As to the other question, whether the construction of such a botanical grammar and vocabulary implies an extensive and accurate acquaintance with the facts of nature, no one can doubt who is familiar with any descriptive science. It is true, that a person might construct an arbitrary scheme of distinctions and appellations, with no attention to natural objects; and this is what shallow and self-confident persons often set about doing, in some branch of knowledge with which they are imperfectly acquainted. But the slightest attempt to use such a phraseology leads to confusion; and any continued use of it leads to its demolition. Like a garment which does not fit us, if we attempt to work in it we tear it in pieces.

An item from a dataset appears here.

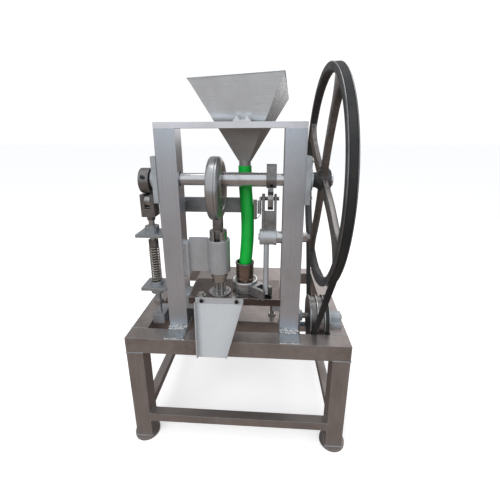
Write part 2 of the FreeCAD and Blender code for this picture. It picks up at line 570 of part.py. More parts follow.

The formation of a good descriptive language is, in fact, an inductive process of the same kind as those which we have already noticed in the progress of natural history. It requires the discovery of fixed characters, which discovery is to be marked and fixed, like other inductive steps, by appropriate technical terms. The characters must be so far fixed, that the things which they connect must have a more permanent and real association than the things which they leave unconnected. If one bunch of grapes were really a racemus, and another a thyrsus, according to the definition of these terms, this part of the Linnæan language would lose its value; because it would no longer enable us to assert a general proposition with respect to one kind of plants.